◆ **Set problem**
Using the records below, quote only the span that opens with the line containing "for side, name" and closes with the line containing "if empty is", exactly and inclusively.
# start of Data records
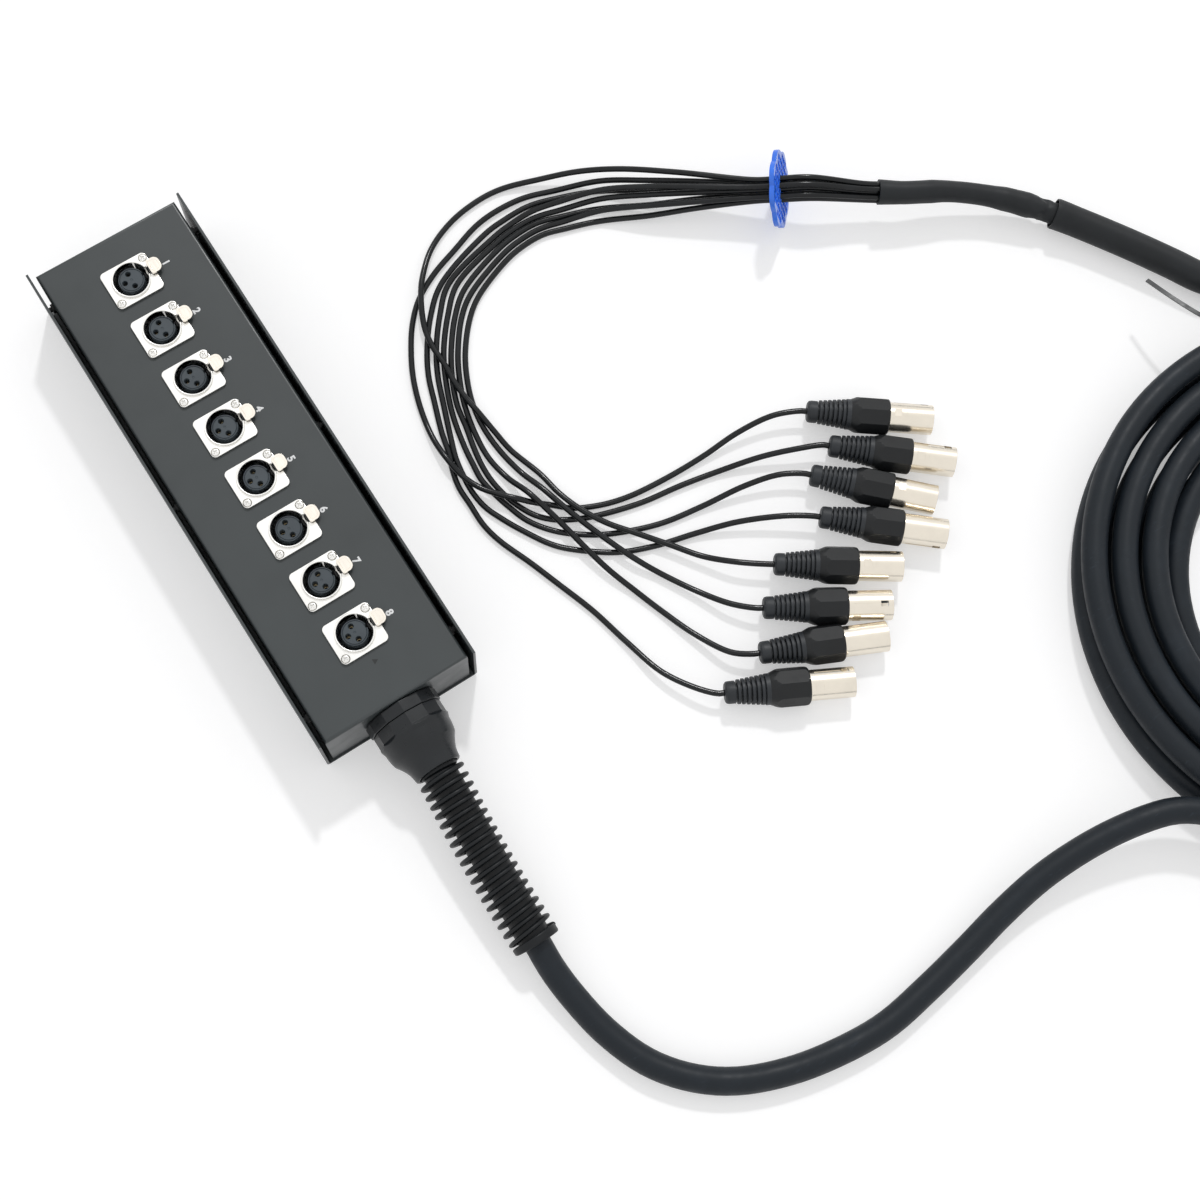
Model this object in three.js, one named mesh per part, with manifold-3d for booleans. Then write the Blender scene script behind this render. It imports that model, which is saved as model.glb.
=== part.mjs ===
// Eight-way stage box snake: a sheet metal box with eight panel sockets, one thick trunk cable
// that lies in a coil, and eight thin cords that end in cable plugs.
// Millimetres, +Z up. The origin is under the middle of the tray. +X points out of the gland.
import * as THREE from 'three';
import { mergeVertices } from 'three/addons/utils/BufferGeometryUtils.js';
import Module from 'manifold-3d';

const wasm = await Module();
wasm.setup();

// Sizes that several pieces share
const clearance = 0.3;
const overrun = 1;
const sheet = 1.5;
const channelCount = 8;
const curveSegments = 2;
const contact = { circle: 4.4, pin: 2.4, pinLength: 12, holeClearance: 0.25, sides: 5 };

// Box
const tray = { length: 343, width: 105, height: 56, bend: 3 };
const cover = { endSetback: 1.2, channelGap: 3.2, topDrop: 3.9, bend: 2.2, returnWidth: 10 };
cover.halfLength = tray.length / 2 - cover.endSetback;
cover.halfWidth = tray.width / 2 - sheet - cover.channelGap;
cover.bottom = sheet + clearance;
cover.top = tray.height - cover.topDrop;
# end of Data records
# start of Data records
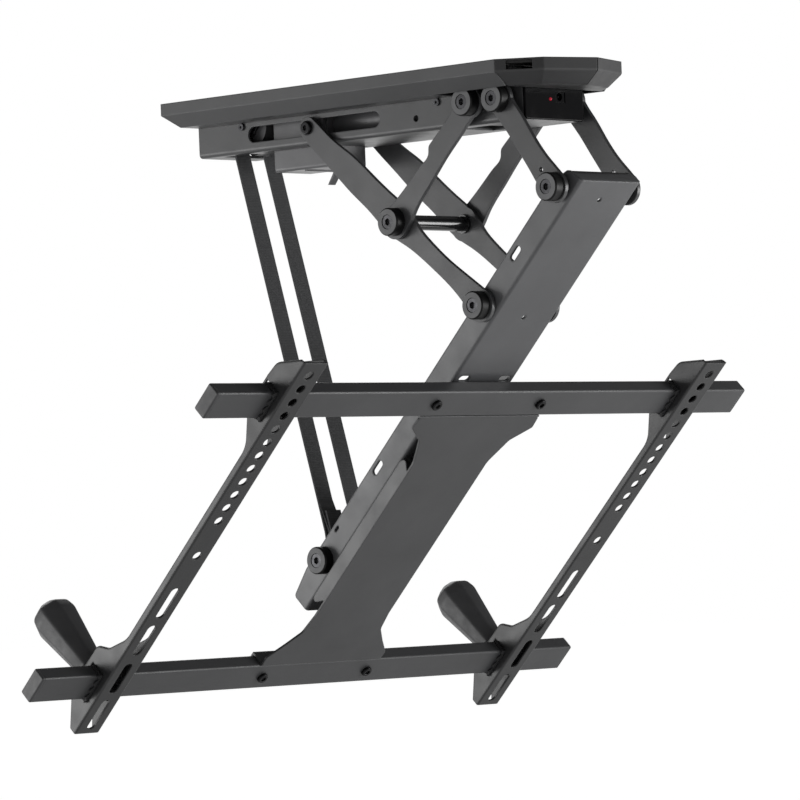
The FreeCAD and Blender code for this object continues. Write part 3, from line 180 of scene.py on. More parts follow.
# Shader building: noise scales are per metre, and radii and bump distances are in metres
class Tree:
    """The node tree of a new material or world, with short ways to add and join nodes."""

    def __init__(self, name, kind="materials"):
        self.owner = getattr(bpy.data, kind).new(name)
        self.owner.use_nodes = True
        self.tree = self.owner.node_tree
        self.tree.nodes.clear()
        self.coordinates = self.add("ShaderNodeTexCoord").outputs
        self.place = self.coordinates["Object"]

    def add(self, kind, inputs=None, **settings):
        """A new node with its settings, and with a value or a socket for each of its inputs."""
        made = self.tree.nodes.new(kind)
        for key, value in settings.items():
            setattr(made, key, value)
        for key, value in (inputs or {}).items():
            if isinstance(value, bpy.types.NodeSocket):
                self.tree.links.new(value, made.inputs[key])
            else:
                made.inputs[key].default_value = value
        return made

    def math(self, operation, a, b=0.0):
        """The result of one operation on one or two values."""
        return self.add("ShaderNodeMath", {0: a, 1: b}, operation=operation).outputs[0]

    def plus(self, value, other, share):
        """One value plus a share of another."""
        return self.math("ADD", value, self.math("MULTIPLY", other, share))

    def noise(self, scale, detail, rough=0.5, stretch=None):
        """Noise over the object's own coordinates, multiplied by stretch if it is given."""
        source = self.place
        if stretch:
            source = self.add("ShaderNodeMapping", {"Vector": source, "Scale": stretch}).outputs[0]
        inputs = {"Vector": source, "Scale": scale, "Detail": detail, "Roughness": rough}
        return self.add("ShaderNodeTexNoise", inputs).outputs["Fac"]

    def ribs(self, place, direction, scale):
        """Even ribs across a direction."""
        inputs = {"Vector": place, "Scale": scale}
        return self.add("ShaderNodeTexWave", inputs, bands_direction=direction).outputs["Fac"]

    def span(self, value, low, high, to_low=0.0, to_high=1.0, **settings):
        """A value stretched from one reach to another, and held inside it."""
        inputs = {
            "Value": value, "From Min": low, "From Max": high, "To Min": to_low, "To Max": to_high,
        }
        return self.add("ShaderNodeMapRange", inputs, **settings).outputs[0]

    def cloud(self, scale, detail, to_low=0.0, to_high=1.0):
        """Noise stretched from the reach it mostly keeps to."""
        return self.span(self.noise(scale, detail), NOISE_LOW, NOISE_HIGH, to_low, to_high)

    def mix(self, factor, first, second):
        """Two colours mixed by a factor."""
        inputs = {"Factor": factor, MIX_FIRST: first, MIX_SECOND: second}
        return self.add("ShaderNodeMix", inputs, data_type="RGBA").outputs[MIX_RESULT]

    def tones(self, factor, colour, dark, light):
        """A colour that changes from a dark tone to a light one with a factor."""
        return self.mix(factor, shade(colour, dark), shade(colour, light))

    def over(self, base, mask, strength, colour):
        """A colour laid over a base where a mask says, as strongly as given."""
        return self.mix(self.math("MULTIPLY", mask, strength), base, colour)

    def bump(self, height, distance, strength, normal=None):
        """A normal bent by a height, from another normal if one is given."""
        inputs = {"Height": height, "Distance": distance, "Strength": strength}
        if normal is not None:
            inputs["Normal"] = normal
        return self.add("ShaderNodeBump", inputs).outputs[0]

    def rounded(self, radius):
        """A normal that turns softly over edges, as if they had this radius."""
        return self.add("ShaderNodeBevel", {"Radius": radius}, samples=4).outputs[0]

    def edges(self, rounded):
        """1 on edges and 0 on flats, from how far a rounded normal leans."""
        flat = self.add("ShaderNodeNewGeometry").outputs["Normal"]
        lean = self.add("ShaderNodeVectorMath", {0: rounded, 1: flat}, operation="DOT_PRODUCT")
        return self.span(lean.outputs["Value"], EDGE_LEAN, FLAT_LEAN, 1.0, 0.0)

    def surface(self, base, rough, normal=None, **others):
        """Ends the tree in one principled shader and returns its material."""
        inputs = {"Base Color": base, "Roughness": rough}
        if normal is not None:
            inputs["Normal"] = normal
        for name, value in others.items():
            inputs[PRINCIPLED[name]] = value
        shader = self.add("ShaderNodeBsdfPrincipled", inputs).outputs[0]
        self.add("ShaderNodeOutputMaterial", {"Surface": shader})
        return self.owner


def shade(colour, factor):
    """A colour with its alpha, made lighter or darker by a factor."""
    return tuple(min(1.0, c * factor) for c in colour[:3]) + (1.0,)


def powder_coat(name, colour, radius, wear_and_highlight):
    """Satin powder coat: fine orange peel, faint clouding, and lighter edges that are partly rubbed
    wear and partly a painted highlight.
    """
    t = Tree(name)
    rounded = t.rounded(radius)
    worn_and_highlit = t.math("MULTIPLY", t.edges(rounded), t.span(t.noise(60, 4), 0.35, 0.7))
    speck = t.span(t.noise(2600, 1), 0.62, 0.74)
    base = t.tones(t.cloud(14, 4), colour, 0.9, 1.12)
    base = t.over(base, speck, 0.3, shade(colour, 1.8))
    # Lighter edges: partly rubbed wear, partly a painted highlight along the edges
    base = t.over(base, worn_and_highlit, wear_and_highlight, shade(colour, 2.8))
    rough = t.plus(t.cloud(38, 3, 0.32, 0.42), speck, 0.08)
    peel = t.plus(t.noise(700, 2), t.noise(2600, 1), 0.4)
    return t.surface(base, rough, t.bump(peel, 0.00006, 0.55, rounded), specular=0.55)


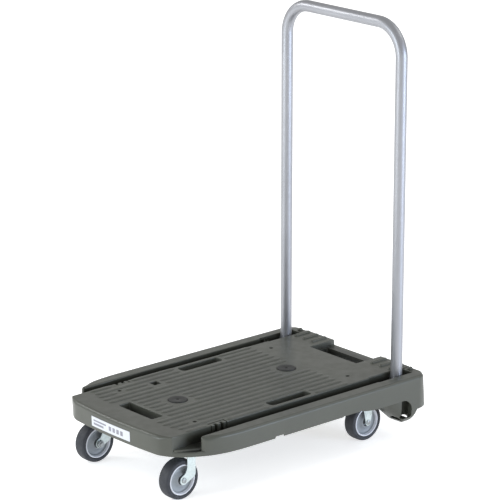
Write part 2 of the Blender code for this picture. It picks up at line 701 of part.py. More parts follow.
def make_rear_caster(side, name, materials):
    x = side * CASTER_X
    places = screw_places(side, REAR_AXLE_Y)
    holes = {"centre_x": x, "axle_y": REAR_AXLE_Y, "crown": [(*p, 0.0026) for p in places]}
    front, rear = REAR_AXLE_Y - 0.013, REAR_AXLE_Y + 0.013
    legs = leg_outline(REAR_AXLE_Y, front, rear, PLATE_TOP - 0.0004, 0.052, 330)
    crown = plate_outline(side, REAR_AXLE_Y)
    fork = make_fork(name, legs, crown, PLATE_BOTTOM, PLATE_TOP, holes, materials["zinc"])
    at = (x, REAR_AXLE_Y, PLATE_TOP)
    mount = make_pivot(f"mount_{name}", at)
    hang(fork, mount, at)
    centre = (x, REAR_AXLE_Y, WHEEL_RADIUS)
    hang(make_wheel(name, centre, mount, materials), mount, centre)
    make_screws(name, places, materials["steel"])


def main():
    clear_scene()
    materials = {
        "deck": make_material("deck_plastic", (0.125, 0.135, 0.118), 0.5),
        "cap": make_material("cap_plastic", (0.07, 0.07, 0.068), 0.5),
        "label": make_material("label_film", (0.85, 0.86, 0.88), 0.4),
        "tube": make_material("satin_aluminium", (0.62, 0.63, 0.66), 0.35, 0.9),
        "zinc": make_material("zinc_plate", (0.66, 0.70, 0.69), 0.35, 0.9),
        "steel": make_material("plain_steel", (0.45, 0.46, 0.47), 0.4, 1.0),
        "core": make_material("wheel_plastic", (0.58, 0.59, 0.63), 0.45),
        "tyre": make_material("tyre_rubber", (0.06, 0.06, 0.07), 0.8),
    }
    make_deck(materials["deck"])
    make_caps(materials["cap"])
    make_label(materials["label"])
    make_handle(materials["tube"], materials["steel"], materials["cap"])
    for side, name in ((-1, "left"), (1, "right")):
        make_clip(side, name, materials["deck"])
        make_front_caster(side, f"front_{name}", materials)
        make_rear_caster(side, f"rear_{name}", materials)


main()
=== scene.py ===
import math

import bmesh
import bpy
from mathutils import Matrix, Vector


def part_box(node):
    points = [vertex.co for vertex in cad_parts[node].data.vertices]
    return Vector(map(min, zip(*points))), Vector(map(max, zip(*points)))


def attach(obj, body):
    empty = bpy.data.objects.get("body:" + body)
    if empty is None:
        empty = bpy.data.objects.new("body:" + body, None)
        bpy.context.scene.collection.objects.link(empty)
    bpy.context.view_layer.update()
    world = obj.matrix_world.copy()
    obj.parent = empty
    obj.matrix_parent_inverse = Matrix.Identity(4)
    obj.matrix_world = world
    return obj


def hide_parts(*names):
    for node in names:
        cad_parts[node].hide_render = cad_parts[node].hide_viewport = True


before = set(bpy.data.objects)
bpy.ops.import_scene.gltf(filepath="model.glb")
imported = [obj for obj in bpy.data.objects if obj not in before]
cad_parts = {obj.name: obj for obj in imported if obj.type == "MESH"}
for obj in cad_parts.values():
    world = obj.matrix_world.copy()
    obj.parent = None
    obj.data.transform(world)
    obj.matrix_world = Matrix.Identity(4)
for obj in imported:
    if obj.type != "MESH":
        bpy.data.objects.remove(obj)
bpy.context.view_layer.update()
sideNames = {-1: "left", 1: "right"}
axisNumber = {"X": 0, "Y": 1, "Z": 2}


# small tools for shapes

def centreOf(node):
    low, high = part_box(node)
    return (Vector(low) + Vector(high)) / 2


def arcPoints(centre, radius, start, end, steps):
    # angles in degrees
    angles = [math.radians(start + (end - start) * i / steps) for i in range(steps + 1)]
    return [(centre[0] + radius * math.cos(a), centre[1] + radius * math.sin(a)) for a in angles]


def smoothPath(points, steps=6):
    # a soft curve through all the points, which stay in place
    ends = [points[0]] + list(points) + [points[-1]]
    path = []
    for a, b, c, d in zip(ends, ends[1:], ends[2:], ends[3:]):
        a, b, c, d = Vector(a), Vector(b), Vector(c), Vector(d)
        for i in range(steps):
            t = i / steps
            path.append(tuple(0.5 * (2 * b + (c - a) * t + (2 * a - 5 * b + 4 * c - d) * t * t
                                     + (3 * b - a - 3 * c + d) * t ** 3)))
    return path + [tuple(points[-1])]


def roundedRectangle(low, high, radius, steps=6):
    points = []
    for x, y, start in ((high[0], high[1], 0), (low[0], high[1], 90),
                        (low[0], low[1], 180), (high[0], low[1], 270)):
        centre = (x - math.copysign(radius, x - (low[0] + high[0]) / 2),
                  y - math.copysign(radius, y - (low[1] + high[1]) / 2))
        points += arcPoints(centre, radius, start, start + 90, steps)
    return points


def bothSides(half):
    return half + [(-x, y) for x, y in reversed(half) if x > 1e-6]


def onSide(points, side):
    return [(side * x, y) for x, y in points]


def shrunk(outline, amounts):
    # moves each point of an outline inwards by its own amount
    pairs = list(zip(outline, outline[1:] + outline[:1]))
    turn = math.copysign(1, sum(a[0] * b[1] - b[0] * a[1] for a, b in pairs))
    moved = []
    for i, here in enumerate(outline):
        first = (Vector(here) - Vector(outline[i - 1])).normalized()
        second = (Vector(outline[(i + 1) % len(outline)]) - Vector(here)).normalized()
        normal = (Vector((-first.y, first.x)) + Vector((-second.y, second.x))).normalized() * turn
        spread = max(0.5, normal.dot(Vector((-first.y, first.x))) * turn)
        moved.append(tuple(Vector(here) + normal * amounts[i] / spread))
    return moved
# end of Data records
# start of Data records
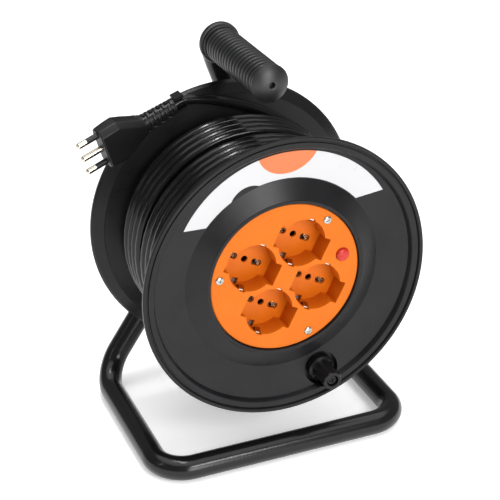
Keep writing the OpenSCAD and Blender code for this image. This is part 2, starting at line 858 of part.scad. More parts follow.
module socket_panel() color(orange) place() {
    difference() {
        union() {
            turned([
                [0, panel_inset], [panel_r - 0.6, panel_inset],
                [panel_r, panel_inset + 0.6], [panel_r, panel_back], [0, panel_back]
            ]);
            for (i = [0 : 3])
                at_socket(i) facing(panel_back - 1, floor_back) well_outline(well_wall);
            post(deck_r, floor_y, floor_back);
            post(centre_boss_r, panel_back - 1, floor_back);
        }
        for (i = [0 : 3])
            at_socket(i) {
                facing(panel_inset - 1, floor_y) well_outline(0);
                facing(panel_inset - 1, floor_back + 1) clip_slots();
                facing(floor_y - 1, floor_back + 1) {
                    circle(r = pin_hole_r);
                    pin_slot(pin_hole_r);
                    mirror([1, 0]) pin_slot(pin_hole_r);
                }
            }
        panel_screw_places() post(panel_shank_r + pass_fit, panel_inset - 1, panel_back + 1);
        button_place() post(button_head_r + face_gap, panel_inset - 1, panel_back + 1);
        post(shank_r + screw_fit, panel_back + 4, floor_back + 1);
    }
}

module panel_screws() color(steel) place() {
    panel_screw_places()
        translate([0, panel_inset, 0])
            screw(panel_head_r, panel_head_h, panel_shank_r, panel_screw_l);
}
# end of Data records
◆ **Written response**
    for side, name in ((-1, "left"), (1, "right")):
        make_clip(side, name, materials["deck"])
        make_front_caster(side, f"front_{name}", materials)
        make_rear_caster(side, f"rear_{name}", materials)


main()
=== scene.py ===
import math

import bmesh
import bpy
from mathutils import Matrix, Vector


def part_box(node):
    points = [vertex.co for vertex in cad_parts[node].data.vertices]
    return Vector(map(min, zip(*points))), Vector(map(max, zip(*points)))


def attach(obj, body):
    empty = bpy.data.objects.get("body:" + body)
    if empty is None:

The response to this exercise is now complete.